Find out something about your current clients? Wonderful! What about some new change in the industry? That’s great to know, too!

Learn that your candidate was laid off? You know this individual’s strengths and any concerns that came up during the hiring process. You’ve already checked his or her references, and have any background checks done that were required. What a great person to take to the market and help your marketing efforts!

These calls are also a way to do some quality control on your own process. For those candidates placed in the last year, ask them now that they are in the role and doing the job, how was the process? What worked for them, didn’t work for them, and what would have helped?

This kind of insight can help you tighten up your process and really shine when the market opens up again.

Training Tips

To really get a feel for your process, have your staff go through a search with each other (good training exercise, too). Have them take a search, write up a pitch, call you as a candidate to pitch the position, and then have you apply.

As a candidate, go through the interview process. Playing the role of candidate will give you a different insight into how your firm is perceived. Are your interview questions thorough? Do they give you a good sense of the candidate? Do they represent your firm properly to the candidate (i.e., are they thought-provoking questions?). If you use candidate questionnaires, email it to your home email. Did you have any problems receiving it? Many people don’t have a converter to open Word 2007 documents — do you send out only 2003? Once you have received the questionnaire, fill it out. How did you feel? Was the process too long, too short, too easy, or too hard?

Now is the time to look in the mirror. What is your procedure on staying in touch with candidates throughout the process? Make sure you know when those calls/emails will be done and by whom and put them on a schedule. The easy ones are when you receive the resume or receive the questionnaire, but what do you do when the client wants to wait two weeks before scheduling the interview? Communication is the number-one way to make sure candidates trust you and refer you in the future. Tighten up and document your procedure now so you have it covered.

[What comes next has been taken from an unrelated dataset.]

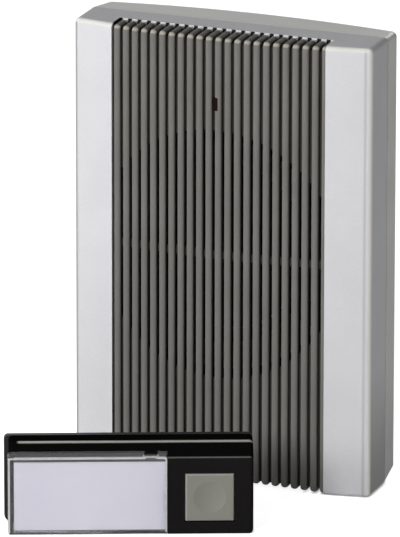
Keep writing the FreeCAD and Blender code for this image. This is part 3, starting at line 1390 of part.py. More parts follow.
def button_flange_v():
    """The front of the flange that keeps the button in the case."""
    return PUSH_WALL + BUTTON_FLANGE_GAP


def button_back_v():
    """The back of the button's flange."""
    return button_flange_v() + BUTTON_FLANGE_T


def push_button():
    """The square button with a round dimple and a flange behind the case's front."""
    cap = button_box(0, -BUTTON_PROUD, button_back_v())
    cap = cap.makeFillet(BUTTON_CORNER_R, edges_where(cap, lambda p: p.y < 0))
    flange = button_box(BUTTON_FLANGE, button_flange_v(), button_back_v())
    ball_r = (DIMPLE_R ** 2 + DIMPLE_DEPTH ** 2) / (2 * DIMPLE_DEPTH)
    ball = Part.makeSphere(ball_r, V(BUTTON_U, -BUTTON_PROUD + DIMPLE_DEPTH - ball_r, BUTTON_Z))
    return joined([cap, flange]).cut(ball)


def button_pad():
    """The rubber pad between the button and the switch."""
    v0 = button_back_v()
    half = PAD_SIZE / 2
    return box(BUTTON_U - half, BUTTON_U + half, v0, v0 + PAD_T, BUTTON_Z - half, BUTTON_Z + half)


def tact_front_v():
    """The front of the switch's body."""
    return button_back_v() + PAD_T + BUTTON_TRAVEL + TACT_BODY_GAP


def tact_switch():
    """The tactile switch's body, on the board."""
    half = TACT_SIZE / 2
    v0 = tact_front_v()
    body = box(BUTTON_U - half, BUTTON_U + half, v0, PUSH_BOARD_V, BUTTON_Z - half, BUTTON_Z + half)
    bore_r = TACT_PLUNGER_R + TACT_BORE_GAP
    end_v = v0 + TACT_REACH + BUTTON_TRAVEL + TACT_END_GAP
    return body.cut(rod(bore_r, V(BUTTON_U, v0 - 1, BUTTON_Z), V(BUTTON_U, end_v, BUTTON_Z)))


def tact_plunger():
    """The switch's plunger, which touches the pad."""
    v0 = button_back_v() + PAD_T
    return rod(TACT_PLUNGER_R, V(BUTTON_U, v0, BUTTON_Z), V(BUTTON_U, tact_front_v() + TACT_REACH, BUTTON_Z))


def push_board():
    """The transmitter's circuit board."""
    board = box(PUSH_BOARD_LEFT, PUSH_BOARD_RIGHT, PUSH_BOARD_V, PUSH_BOARD_V + PUSH_BOARD_T,
                PUSH_BOARD_LOW, PUSH_BOARD_HIGH)
    holes = []
    for u, z in PUSH_BOSS_AT:
        holes.append(rod(PUSH_SCREW_R + BOARD_HOLE_GAP, V(u, PUSH_BOARD_V - 1, z),
                         V(u, PUSH_BOARD_V + PUSH_BOARD_T + 1, z)))
    return board.cut(holes)


def push_board_back():
    """The back of the push's board."""
    return PUSH_BOARD_V + PUSH_BOARD_T


def push_screws():
    """The board's three screws, put in from the back."""
    screws = []
    for u, z in PUSH_BOSS_AT:
        screws.append(screw(V(u, push_board_back(), z), V(0, -1, 0), PUSH_SCREW_R, PUSH_SCREW_LENGTH,
                            PUSH_SCREW_HEAD_R, PUSH_SCREW_HEAD_T))
    return Part.makeCompound(screws)


def coin_cell():
    """The coin cell on its lower contact."""
    v0 = push_board_back() + COIN_CONTACT_T
    can = rod(COIN_R, V(COIN_U, v0 + COIN_CONTACT_T, COIN_Z), V(COIN_U, v0 + COIN_T, COIN_Z))
    disc = rod(COIN_R - COIN_SHRINK, V(COIN_U, v0, COIN_Z), V(COIN_U, v0 + COIN_T / 2, COIN_Z))
    return joined([can, disc])


def coin_contact():
    """The round contact under the coin cell."""
    v0 = push_board_back()
    return rod(COIN_R / 2, V(COIN_U, v0, COIN_Z), V(COIN_U, v0 + COIN_CONTACT_T, COIN_Z))


def coin_clip():
    """The spring strap over the coin cell, with a foot at each side."""
    v0 = push_board_back()
    top = v0 + COIN_CONTACT_T + COIN_T
    half_z = COIN_CLIP_WIDTH / 2
    reach = COIN_R + COIN_CLIP_GAP
    t = COIN_CLIP_T
    outline = [
        (-reach - t - COIN_CLIP_FOOT, v0), (-reach, v0), (-reach, top), (reach, top), (reach, v0),
        (reach + t + COIN_CLIP_FOOT, v0), (reach + t + COIN_CLIP_FOOT, v0 + t), (reach + t, v0 + t),
        (reach + t, top + t), (-reach - t, top + t), (-reach - t, v0 + t),
        (-reach - t - COIN_CLIP_FOOT, v0 + t),
    ]
    face = face_of([V(COIN_U + u, v, COIN_Z - half_z) for u, v in outline])
    return face.extrude(V(0, 0, COIN_CLIP_WIDTH))


def transmitter_chip():
    """The transmitter chip on the back of the board."""
    u, z = PUSH_CHIP_AT
    wide, thick, high = PUSH_CHIP_SIZE
    v0 = push_board_back()
    return box(u - wide / 2, u + wide / 2, v0, v0 + thick, z - high / 2, z + high / 2)


def push_aerial():
    """The transmitter's aerial wire."""
    u0, u1 = PUSH_AERIAL_FROM_U, PUSH_AERIAL_FROM_U + PUSH_AERIAL_SPAN
    v0 = push_board_back()
    v1 = v0 + PUSH_AERIAL_RISE
    return lead([V(u0, v0, PUSH_AERIAL_Z), V(u0, v1, PUSH_AERIAL_Z), V(u1, v1, PUSH_AERIAL_Z)],
                AERIAL_R, PUSH_AERIAL_BEND)


def placed_push(shape):
    """The push's own frame turned and stood in front of the chime."""
    shape = shape.copy()
    shape.rotate(V(0, 0, 0), V(0, 0, 1), PUSH_TURN)
    shape.translate(V(PUSH_X, PUSH_Y, 0))
    return shape


CHIME_PIECES = {
    "front_cover": front_cover,
    "grille": grille,
    "rear_housing": rear_housing,
    "battery_door": battery_door,
    "battery_terminals": battery_terminals,
    "battery_bridges": battery_bridges,
    "battery_leads": battery_leads,
    "light_guide": light_guide,
    "indicator_led": indicator_led,
    "speaker_frame": speaker_frame,
    "speaker_top_plate": speaker_top_plate,
    "speaker_magnet": speaker_magnet,
    "speaker_yoke": speaker_yoke,
    "speaker_cone": speaker_cone,
    "speaker_dust_cap": speaker_dust_cap,
    "speaker_surround": speaker_surround,
    "voice_coil": voice_coil,
    "speaker_clamps": speaker_clamps,
    "speaker_screws": speaker_screws,
    "speaker_leads": speaker_leads,
    "chime_board": chime_board,
    "board_screws": board_screws,
    "case_screws": case_screws,
    "receiver_chip": receiver_chip,
    "capacitor": capacitor,
    "chime_aerial": chime_aerial,
    "volume_wheel": volume_wheel,
    "volume_control": volume_control,
    "melody_button": melody_button,
    "melody_switch": melody_switch,
    "melody_plunger": melody_plunger,
}

PUSH_PIECES = {
    "push_base": push_base,
    "push_case": push_case,
    "name_cover": name_cover,
    "name_label": name_label,
    "push_button": push_button,
    "button_pad": button_pad,
    "tact_switch": tact_switch,
    "tact_plunger": tact_plunger,
    "push_board": push_board,
    "push_screws": push_screws,
    "coin_cell": coin_cell,
    "coin_contact": coin_contact,
    "coin_clip": coin_clip,
    "transmitter_chip": transmitter_chip,
    "push_aerial": push_aerial,
}


def build():
    """Every node's shape under its name."""
    shapes = {}
    for name, make in CHIME_PIECES.items():
        shapes[name] = make()
    for index in range(CELL_COUNT):
        shapes["cell_%d" % (index + 1)] = cell(index)
    for name, make in PUSH_PIECES.items():
        shapes[name] = placed_push(make())
    return shapes


def main():
    """Write one STEP file per node."""
    os.makedirs("parts", exist_ok=True)
    for name, shape in build().items():
        shape.exportStep("parts/%s.step" % name)
        state = (name, len(shape.Solids), shape.Volume, shape.isValid())
        print("%-20s solids %2d  volume %10.1f  valid %s" % state)


main()
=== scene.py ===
"""Looks of the wireless doorbell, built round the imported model: a ribbed chime and a bell push.

Metres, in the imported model's frame: +Z up, the fronts face -Y, the origin is on the chime's underside.
Sizes in the classes are millimetres; they become metres where a mesh is made. Finishes measure the
surface in millimetres too.
"""
import json
import logging
import math
from dataclasses import dataclass, field
from enum import Enum
from functools import partial, reduce
from typing import Any, Sequence

import bmesh
import bpy
import numpy as np
from mathutils import Matrix, Vector


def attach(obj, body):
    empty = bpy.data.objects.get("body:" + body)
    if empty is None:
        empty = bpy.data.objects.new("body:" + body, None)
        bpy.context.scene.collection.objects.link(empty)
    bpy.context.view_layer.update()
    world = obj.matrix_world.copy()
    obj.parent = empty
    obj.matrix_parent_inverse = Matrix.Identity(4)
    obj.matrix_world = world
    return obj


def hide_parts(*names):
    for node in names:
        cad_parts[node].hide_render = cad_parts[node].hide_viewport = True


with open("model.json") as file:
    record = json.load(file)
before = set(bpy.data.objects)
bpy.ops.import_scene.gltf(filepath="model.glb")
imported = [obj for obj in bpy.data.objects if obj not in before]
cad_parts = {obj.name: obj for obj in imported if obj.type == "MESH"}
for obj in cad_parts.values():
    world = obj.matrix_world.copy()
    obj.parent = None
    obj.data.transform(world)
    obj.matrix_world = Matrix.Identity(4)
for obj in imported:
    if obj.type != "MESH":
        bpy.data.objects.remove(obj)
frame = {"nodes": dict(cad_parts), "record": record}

MM = 0.001
LOG = logging.getLogger("doorbell")
Colour = tuple[float, float, float]
Pair = tuple[float, float]

# Sizes that shapes and finishes share, in millimetres, and the push's turn in degrees

HALF_WIDTH = 60.0
CHIME_HEIGHT = 177.2
CROWN_Y = -16.7
BOW_RADIUS = 336.0333
GRILLE_MIDDLE = -0.8
GRILLE_REAR = -4.92
RIB_MIDDLE = 0.2
RIB_PITCH = 3.808
RIB_SINK = 0.3
PUSH_PLACE = (-9.05, -82.33)
PUSH_TURN = 22.53

# Limits for finished meshes, in metres and degrees

SAME_POINT = 2e-6
NO_LENGTH = 1e-6
SHARP_EDGE = 35.0


class Body(Enum):
    """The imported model's bodies that new pieces ride on."""

    CHIME = "chime"
    NAME_COVER = "name_cover"


class Lay(Enum):
    """Which way a metal's brush lines or a mould's flow lines run, as a stretch of the pattern."""

    ROUND = (1.0, 1.0, 1.0)
    ALONG_X = (0.03, 1.0, 1.0)


# Meshes

def add_object(name: str, data: bpy.types.ID) -> bpy.types.Object:
    """A new object in the scene that holds some data."""
    new = bpy.data.objects.new(name, data)
    bpy.context.scene.collection.objects.link(new)
    return new


def grid_quads(rows: int, columns: int, wrap_columns: bool = False) -> np.ndarray:
    """The quads of a grid of points that are numbered row after row.

    Each quad joins point (r, c) to (r, c + 1), (r + 1, c + 1) and (r + 1, c).

    Args:
        rows: how many rows of points.
        columns: how many points in a row.
        wrap_columns: True where a row's last point joins its first one.

    Returns:
        An array of point numbers, four to a quad.
    """
    across = columns if wrap_columns else columns - 1
    r, c = np.meshgrid(np.arange(rows - 1), np.arange(across), indexing="ij")
    here, below, after = r * columns, (r + 1) * columns, (c + 1) % columns
    return np.stack([here + c, here + after, below + after, below + c], -1).reshape(-1, 4)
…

Value in Unplaced Candidates

The last candidates to look at are those who didn’t get the job. Candidate two, three, or four were good enough to present and you spent time with them. How well did you handle telling them they didn’t get the position? If you handle that well, the candidates will take your calls now and are great sources of information and insight.

One recruiter reports that he has done steady business based on a relationship with an unplaced candidate. This individual went on to get a budget-manager position with another company and had been so impressed with the recruiter’s process, follow up, and ongoing communications that he now gives that recruiter all his business. He has since moved up the chain and become CEO.

Your candidates are a vital part of your business and knowing where they are now and what they are doing is critical to your success. Marketing is all about getting people to remember who you are so that when your services are needed your name is the first one that comes to mind.

Your placed candidates should be your biggest advocates — bragging on the experience of working with you, your understanding of their needs as well as the clients’, and the value you provide.